Quote the entries that follow exactly, leaving none out.

─── Records for processing ───

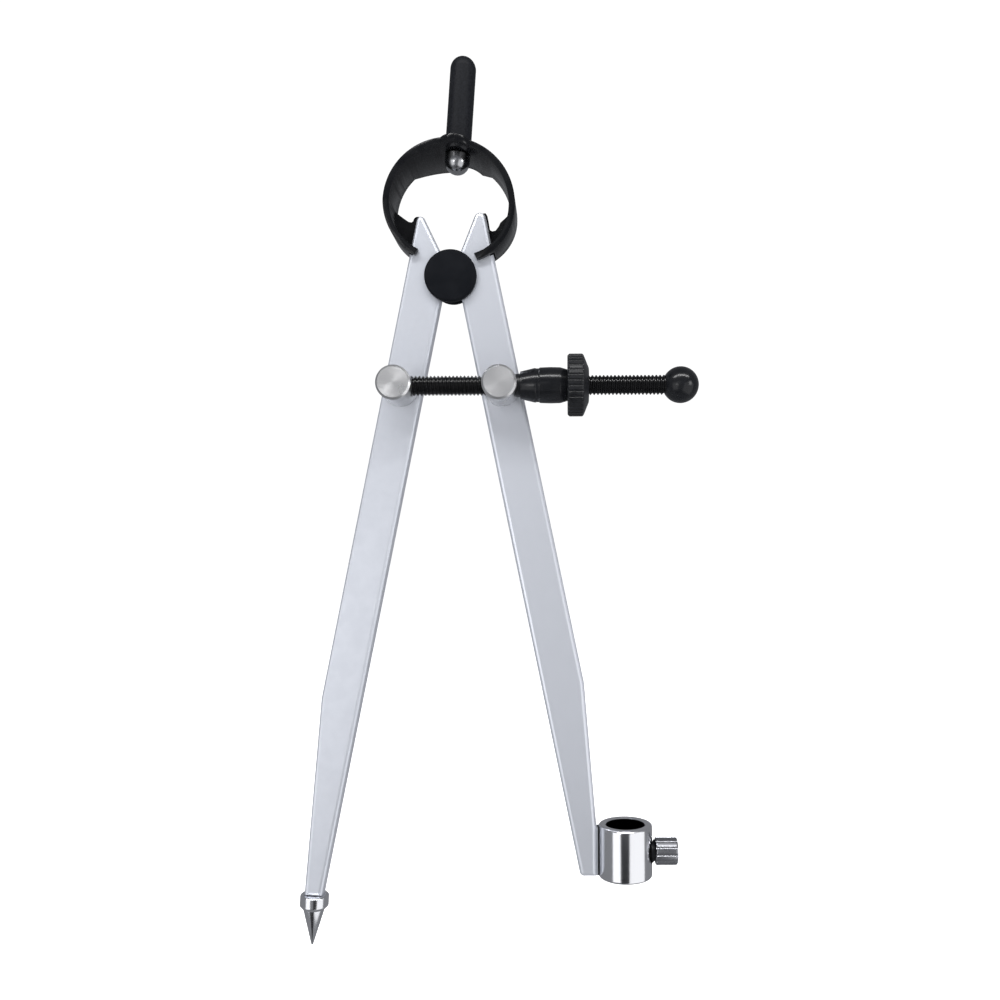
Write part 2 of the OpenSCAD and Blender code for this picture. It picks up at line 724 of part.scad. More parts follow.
module pencil_tube() {
    h = tube_h / 2;
    r = tube_round;
    color("gainsboro") tube_frame() difference() {
        rotate_extrude() polygon(concat(
            [[tube_bore_r, -h + tube_chamfer], [tube_bore_r + tube_chamfer, -h]],
            [for (a = [0:15:90]) [tube_r - r + r * sin(a), -h + r - r * cos(a)]],
            [for (a = [0:15:90]) [tube_r - r + r * cos(a), h - r + r * sin(a)]],
            [[tube_bore_r + tube_chamfer, h], [tube_bore_r, h - tube_chamfer]]));
        translate([0, 0, clamp_z]) rotate([0, -90, 0]) cylinder(r = clamp_r + run_fit, h = far);
    }
}

module clamp_screw() {
    start = tube_bore_r + clamp_back;
    end = clamp_reach + clamp_head_l;
    edge = clamp_head_chamfer;
    color("gainsboro") tube_frame() translate([0, 0, clamp_z]) rotate([0, -90, 0]) difference() {
        rotate_extrude() polygon([
            [0, start], [clamp_r - clamp_end_chamfer, start],
            [clamp_r, start + clamp_end_chamfer], [clamp_r, clamp_reach],
            [clamp_head_r - edge, clamp_reach], [clamp_head_r, clamp_reach + edge],
            [clamp_head_r, end - edge], [clamp_head_r - edge, end], [0, end]]);
        translate([0, 0, clamp_reach])
            flutes(clamp_flutes, clamp_head_r, clamp_flute_r, clamp_head_l);
    }
}

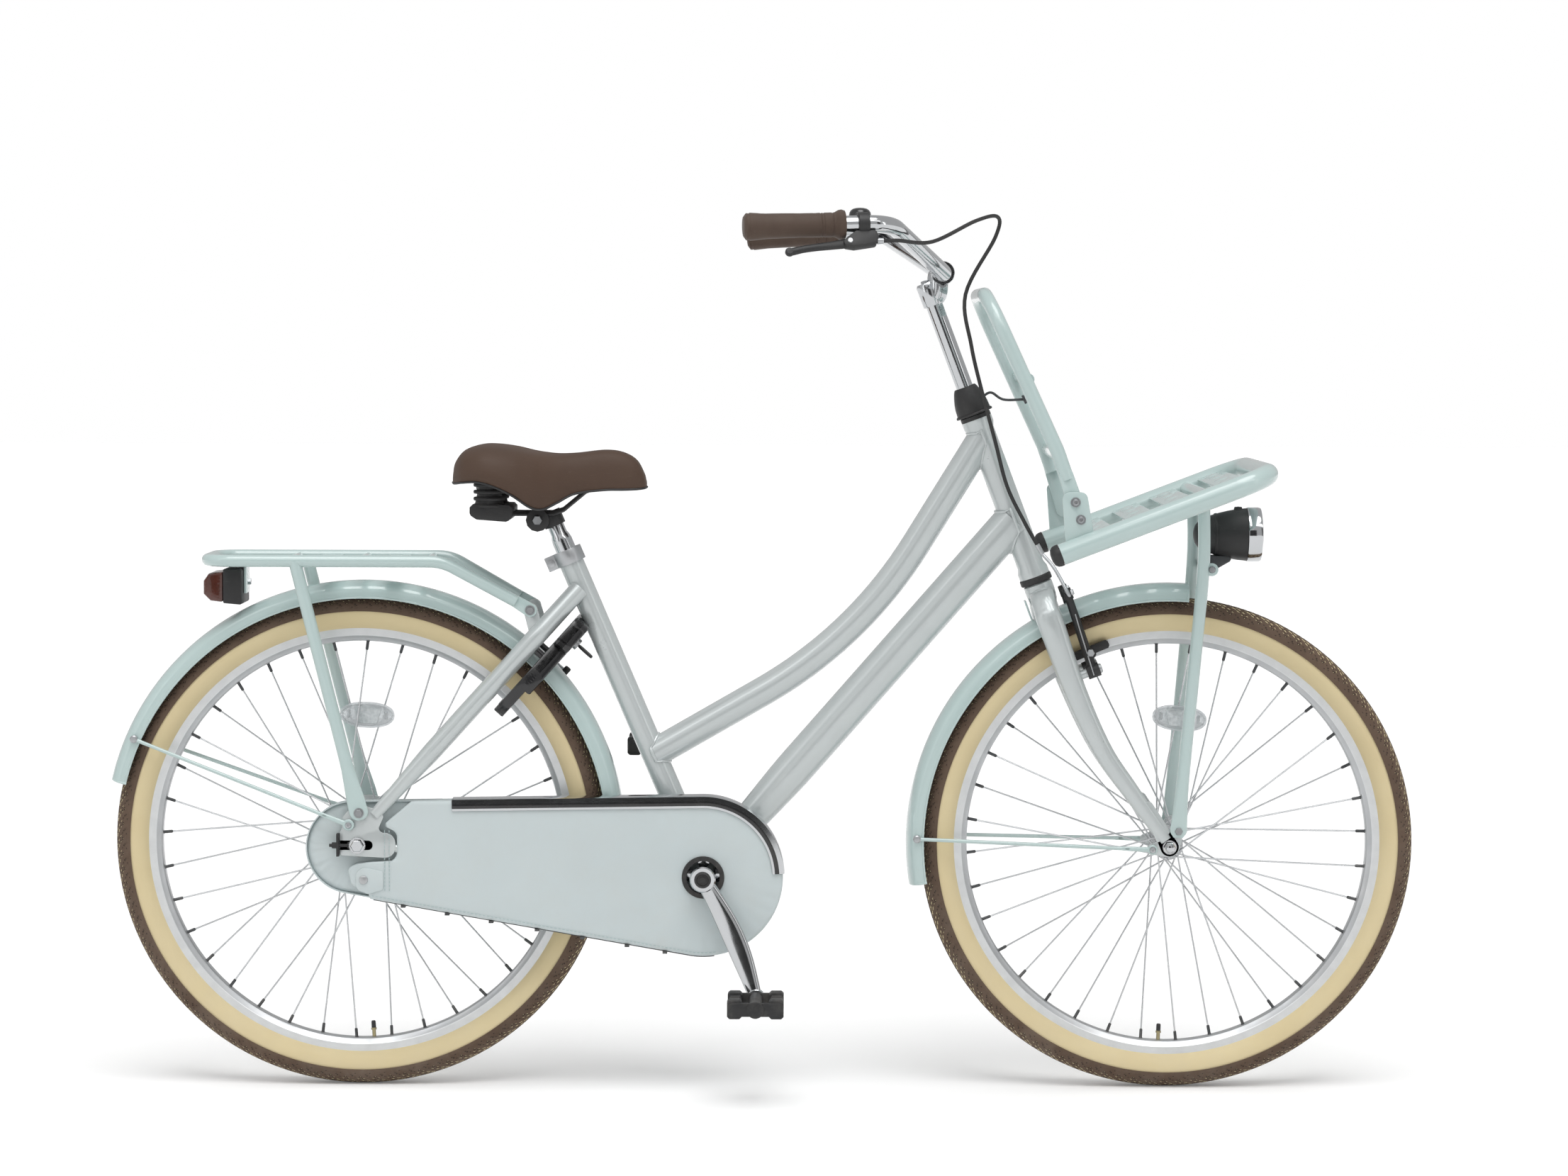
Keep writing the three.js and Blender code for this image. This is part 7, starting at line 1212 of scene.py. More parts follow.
# The cover: stations from tail to nose give half width, top and skirt;
# across each, a crown of width and height shares.
def makeSaddle():
    s = saddleSizes
    rows = flow(s["stations"], 8)
    crown = flow(s["crown"], 6)
    across = np.concatenate([crown[:, 0], -crown[-2::-1, 0]])
    up = np.concatenate([crown[:, 1], crown[-2::-1, 1]])
    x, wide, top, skirt, under = (rows[:, k, None] for k in range(5))
    y = across[None] * wide
    z = skirt + up[None] * (top - skirt)
    dish = (s["groove"] * np.exp(-(y / 9.0) ** 2) * np.clip((x - 150) / 60, 0, 1)
        * np.clip((340 - x) / 60, 0, 1))
    z = z - dish
    upper = np.stack([x + 0 * y, y, z], -1)
    share = np.linspace(1, -1, 13)[None, 1:-1]
    lip = np.minimum(7, wide / 3)
    innerY = share * (0.93 * wide - lip)
    inner = np.stack([x + 0 * innerY, -innerY, under + 0 * innerY], -1)
    grid = np.concatenate([upper, inner], 1)
    made = piece("saddlePad", [skin(grid)], "seat", "saddleSkin", ["saddle_cover"], sharp=70)
    edge = np.stack([rows[:, 0], 0.945 * rows[:, 1], rows[:, 3] + 0.4], -1)
    piping = both(sweep(edge, [1.5, 1.5], 12))
    piece("saddlePiping", piping, "seat", "blackPlastic")
    keepNode("saddle_frame", "blackPlastic", 0.8)
    # Rubber springs with their rings, and the clamp bolt on the rails
    bumpers = []
    for k in np.linspace(773, 800, 4):
        bumpers.append(turned([[15, k - 3], [20.4, k - 2.2], [21.2, k], [20.4, k + 2.2], [15, k + 3]],
            vec(172, 36, 0), (0, 0, 1), 40, loop=True))
    piece("saddleSprings", both(*bumpers), "seat", "blackRubber")
    barrel = both(turned([[0, 0], [6.6, 0], [6.6, 3], [5.8, 4.2], [0, 4.2]], vec(234.5, 31.4, 753.4),
        sideWay, 6))
    piece("saddleNuts", barrel, "seat", "steel", sharp=28)
    post = turned([[0, 250], [13.6, 250], [13.6, 478], [12.6, 484], [11, 488], [11, 516], [0, 516]],
        bracketCentre, seatWay, 48)
    piece("seatPillar", [post], "seat", "chrome", ["seat_post"])
    keepNode("seat_clamp", "satinAlloy", 0.6)


makeSaddle()
print("saddle made")

# chain case

caseSizes = {"rear": (-8.0, 322.0), "rearRadius": 61.5, "frontRadius": 105.0, "inner": -36.0, "outer": -67.0,
    "rearOuter": -51.6, "crankHole": 24.0, "axleHole": 12.0, "edge": 4.0, "trimFrom": 124.0,
    "trimEnd": 290.6, "stitchPitch": 5.2}


def caseLoop(offset, steps=120):
    c = caseSizes
    return belt(c["rear"], c["rearRadius"] + offset, (layout["bracketX"], layout["bracketZ"]),
        c["frontRadius"] + offset, steps)


# Points on an outline at even steps of its length.
def evenly(outline, count, closed=True):
    line = np.concatenate([outline, outline[:1]]) if closed else outline
    lengths = np.concatenate([[0], np.cumsum(np.linalg.norm(np.diff(line, axis=0), axis=1))])
    at = np.linspace(0, lengths[-1], count, endpoint=not closed)
    return np.stack([np.interp(at, lengths, line[:, k]) for k in range(line.shape[1])], -1)


# How far from a centre, along each of many directions, a closed outline
# lies: the nearest crossing of ray and edges.
def reachOf(outline, centre, angle):
    a = outline - centre
    b = np.roll(a, -1, 0)
    way = np.stack([np.cos(angle), np.sin(angle)], -1)
    edge = b - a
    cross = way[:, None, 0] * edge[None, :, 1] - way[:, None, 1] * edge[None, :, 0]
    cross = np.where(abs(cross) < 1e-9, 1e-9, cross)
    t = (a[None, :, 0] * edge[None, :, 1] - a[None, :, 1] * edge[None, :, 0]) / cross
    s = (a[None, :, 0] * way[:, None, 1] - a[None, :, 1] * way[:, None, 0]) / cross
    return np.where((t > 0) & (s >= -1e-6) & (s <= 1 + 1e-6), t, np.inf).min(1)


# A soft shell: rings of points go from the edge of a hole over a pillowed
# face, round a soft edge and back to the inner side.
def softShell(outline, centre, hole, outerY, innerY, edge, pillow, angles, wrinkle):
    centre = np.asarray(centre, float)
    reach = reachOf(outline, centre, angles)
    way = np.stack([np.cos(angles), np.sin(angles)], -1)
    rows = []
    for share in np.linspace(0, 1, 22):
        radius = hole + (reach - edge - hole) * share
        swell = pillow * np.sin(np.pi * share) + wrinkle(angles, share)
        rows.append((radius, outerY - swell))
    for lean in np.radians([22.5, 45, 67.5, 90]):
        rows.append((reach - edge + edge * np.sin(lean),
            np.full_like(reach, outerY + edge - edge * np.cos(lean))))
    rows.append((reach, np.full_like(reach, innerY)))
    rows.append((reach - 2.0, np.full_like(reach, innerY)))
    rows.append((reach - 2.0, np.full_like(reach, outerY + edge)))
    rows.append((np.full_like(reach, hole), np.full_like(reach, outerY + 1.6)))
    grid = np.stack([np.stack([centre[0] + way[:, 0] * r, y, centre[1] + way[:, 1] * r], -1) for r,
        y in rows])
    return skin(grid, loop=True)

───

Task response.
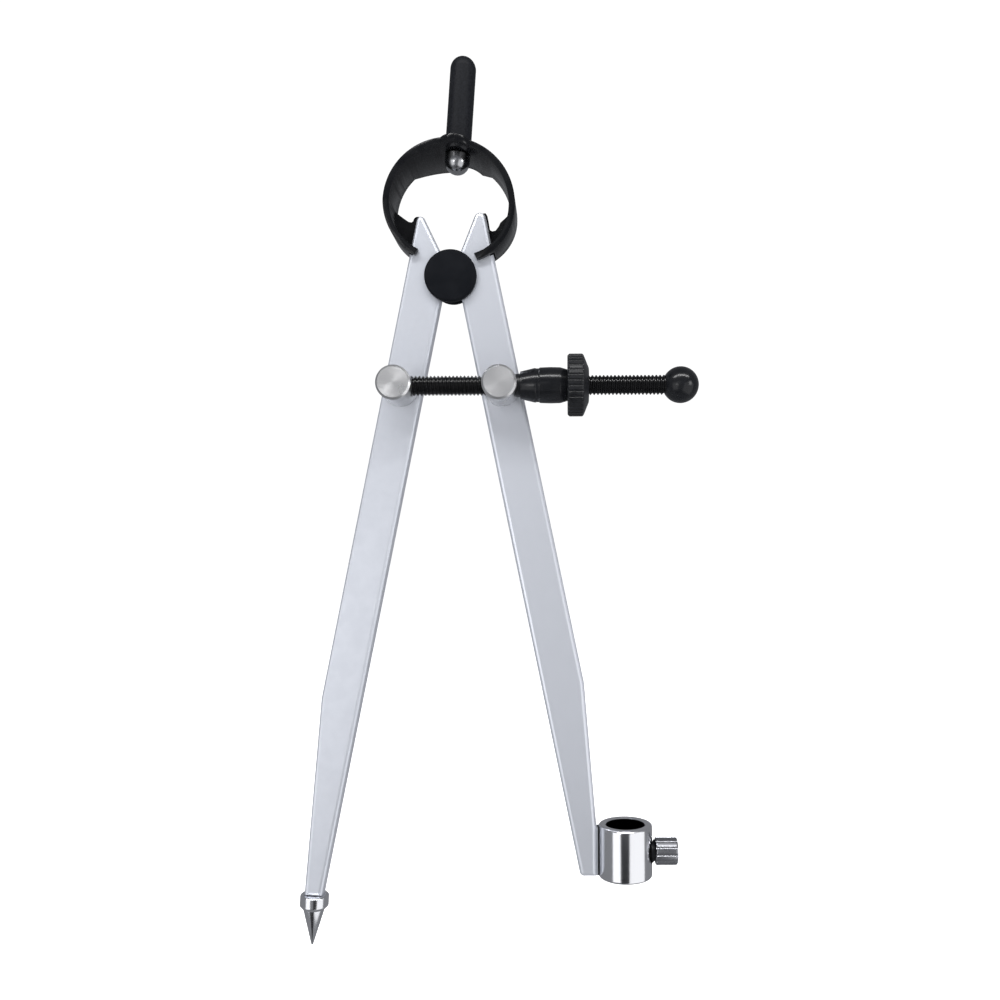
Write part 2 of the OpenSCAD and Blender code for this picture. It picks up at line 724 of part.scad. More parts follow.
module pencil_tube() {
    h = tube_h / 2;
    r = tube_round;
    color("gainsboro") tube_frame() difference() {
        rotate_extrude() polygon(concat(
            [[tube_bore_r, -h + tube_chamfer], [tube_bore_r + tube_chamfer, -h]],
            [for (a = [0:15:90]) [tube_r - r + r * sin(a), -h + r - r * cos(a)]],
            [for (a = [0:15:90]) [tube_r - r + r * cos(a), h - r + r * sin(a)]],
            [[tube_bore_r + tube_chamfer, h], [tube_bore_r, h - tube_chamfer]]));
        translate([0, 0, clamp_z]) rotate([0, -90, 0]) cylinder(r = clamp_r + run_fit, h = far);
    }
}

module clamp_screw() {
    start = tube_bore_r + clamp_back;
    end = clamp_reach + clamp_head_l;
    edge = clamp_head_chamfer;
    color("gainsboro") tube_frame() translate([0, 0, clamp_z]) rotate([0, -90, 0]) difference() {
        rotate_extrude() polygon([
            [0, start], [clamp_r - clamp_end_chamfer, start],
            [clamp_r, start + clamp_end_chamfer], [clamp_r, clamp_reach],
            [clamp_head_r - edge, clamp_reach], [clamp_head_r, clamp_reach + edge],
            [clamp_head_r, end - edge], [clamp_head_r - edge, end], [0, end]]);
        translate([0, 0, clamp_reach])
            flutes(clamp_flutes, clamp_head_r, clamp_flute_r, clamp_head_l);
    }
}

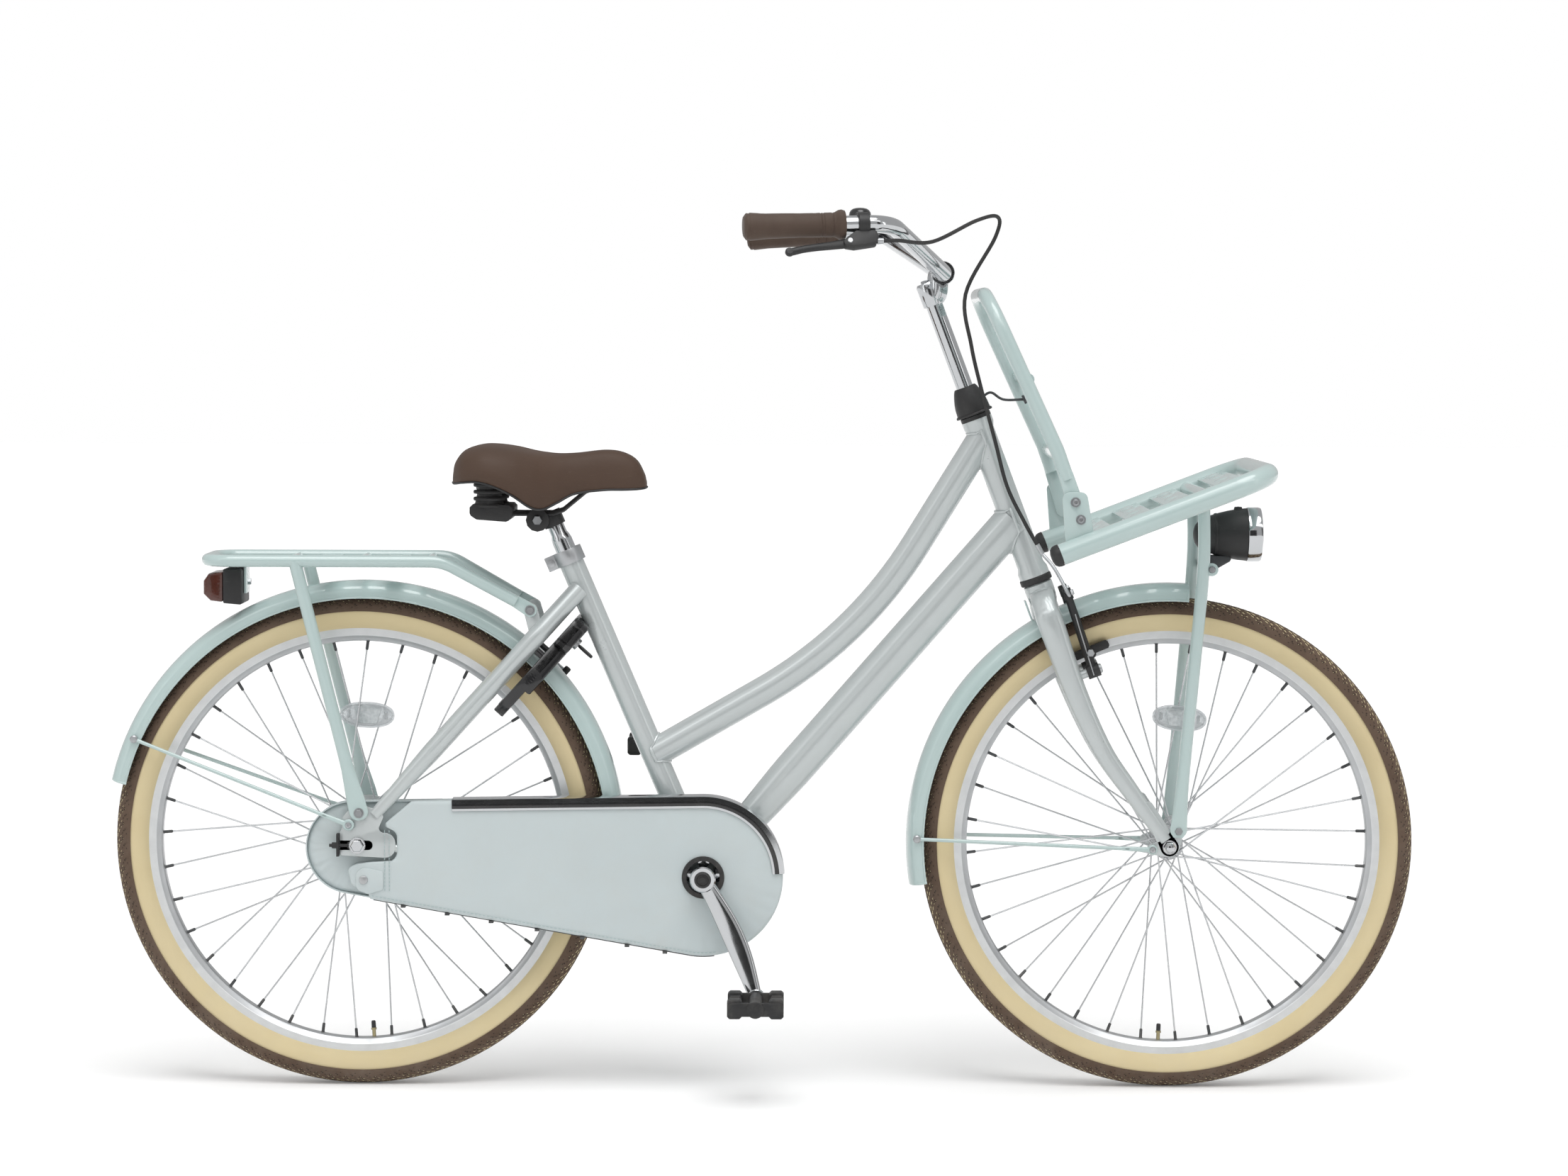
Keep writing the three.js and Blender code for this image. This is part 7, starting at line 1212 of scene.py. More parts follow.
# The cover: stations from tail to nose give half width, top and skirt;
# across each, a crown of width and height shares.
def makeSaddle():
    s = saddleSizes
    rows = flow(s["stations"], 8)
    crown = flow(s["crown"], 6)
    across = np.concatenate([crown[:, 0], -crown[-2::-1, 0]])
    up = np.concatenate([crown[:, 1], crown[-2::-1, 1]])
    x, wide, top, skirt, under = (rows[:, k, None] for k in range(5))
    y = across[None] * wide
    z = skirt + up[None] * (top - skirt)
    dish = (s["groove"] * np.exp(-(y / 9.0) ** 2) * np.clip((x - 150) / 60, 0, 1)
        * np.clip((340 - x) / 60, 0, 1))
    z = z - dish
    upper = np.stack([x + 0 * y, y, z], -1)
    share = np.linspace(1, -1, 13)[None, 1:-1]
    lip = np.minimum(7, wide / 3)
    innerY = share * (0.93 * wide - lip)
    inner = np.stack([x + 0 * innerY, -innerY, under + 0 * innerY], -1)
    grid = np.concatenate([upper, inner], 1)
    made = piece("saddlePad", [skin(grid)], "seat", "saddleSkin", ["saddle_cover"], sharp=70)
    edge = np.stack([rows[:, 0], 0.945 * rows[:, 1], rows[:, 3] + 0.4], -1)
    piping = both(sweep(edge, [1.5, 1.5], 12))
    piece("saddlePiping", piping, "seat", "blackPlastic")
    keepNode("saddle_frame", "blackPlastic", 0.8)
    # Rubber springs with their rings, and the clamp bolt on the rails
    bumpers = []
    for k in np.linspace(773, 800, 4):
        bumpers.append(turned([[15, k - 3], [20.4, k - 2.2], [21.2, k], [20.4, k + 2.2], [15, k + 3]],
            vec(172, 36, 0), (0, 0, 1), 40, loop=True))
    piece("saddleSprings", both(*bumpers), "seat", "blackRubber")
    barrel = both(turned([[0, 0], [6.6, 0], [6.6, 3], [5.8, 4.2], [0, 4.2]], vec(234.5, 31.4, 753.4),
        sideWay, 6))
    piece("saddleNuts", barrel, "seat", "steel", sharp=28)
    post = turned([[0, 250], [13.6, 250], [13.6, 478], [12.6, 484], [11, 488], [11, 516], [0, 516]],
        bracketCentre, seatWay, 48)
    piece("seatPillar", [post], "seat", "chrome", ["seat_post"])
    keepNode("seat_clamp", "satinAlloy", 0.6)


makeSaddle()
print("saddle made")

# chain case

caseSizes = {"rear": (-8.0, 322.0), "rearRadius": 61.5, "frontRadius": 105.0, "inner": -36.0, "outer": -67.0,
    "rearOuter": -51.6, "crankHole": 24.0, "axleHole": 12.0, "edge": 4.0, "trimFrom": 124.0,
    "trimEnd": 290.6, "stitchPitch": 5.2}


def caseLoop(offset, steps=120):
    c = caseSizes
    return belt(c["rear"], c["rearRadius"] + offset, (layout["bracketX"], layout["bracketZ"]),
        c["frontRadius"] + offset, steps)


# Points on an outline at even steps of its length.
def evenly(outline, count, closed=True):
    line = np.concatenate([outline, outline[:1]]) if closed else outline
    lengths = np.concatenate([[0], np.cumsum(np.linalg.norm(np.diff(line, axis=0), axis=1))])
    at = np.linspace(0, lengths[-1], count, endpoint=not closed)
    return np.stack([np.interp(at, lengths, line[:, k]) for k in range(line.shape[1])], -1)


# How far from a centre, along each of many directions, a closed outline
# lies: the nearest crossing of ray and edges.
def reachOf(outline, centre, angle):
    a = outline - centre
    b = np.roll(a, -1, 0)
    way = np.stack([np.cos(angle), np.sin(angle)], -1)
    edge = b - a
    cross = way[:, None, 0] * edge[None, :, 1] - way[:, None, 1] * edge[None, :, 0]
    cross = np.where(abs(cross) < 1e-9, 1e-9, cross)
    t = (a[None, :, 0] * edge[None, :, 1] - a[None, :, 1] * edge[None, :, 0]) / cross
    s = (a[None, :, 0] * way[:, None, 1] - a[None, :, 1] * way[:, None, 0]) / cross
    return np.where((t > 0) & (s >= -1e-6) & (s <= 1 + 1e-6), t, np.inf).min(1)


# A soft shell: rings of points go from the edge of a hole over a pillowed
# face, round a soft edge and back to the inner side.
def softShell(outline, centre, hole, outerY, innerY, edge, pillow, angles, wrinkle):
    centre = np.asarray(centre, float)
    reach = reachOf(outline, centre, angles)
    way = np.stack([np.cos(angles), np.sin(angles)], -1)
    rows = []
    for share in np.linspace(0, 1, 22):
        radius = hole + (reach - edge - hole) * share
        swell = pillow * np.sin(np.pi * share) + wrinkle(angles, share)
        rows.append((radius, outerY - swell))
    for lean in np.radians([22.5, 45, 67.5, 90]):
        rows.append((reach - edge + edge * np.sin(lean),
            np.full_like(reach, outerY + edge - edge * np.cos(lean))))
    rows.append((reach, np.full_like(reach, innerY)))
    rows.append((reach - 2.0, np.full_like(reach, innerY)))
    rows.append((reach - 2.0, np.full_like(reach, outerY + edge)))
    rows.append((np.full_like(reach, hole), np.full_like(reach, outerY + 1.6)))
    grid = np.stack([np.stack([centre[0] + way[:, 0] * r, y, centre[1] + way[:, 1] * r], -1) for r,
        y in rows])
    return skin(grid, loop=True)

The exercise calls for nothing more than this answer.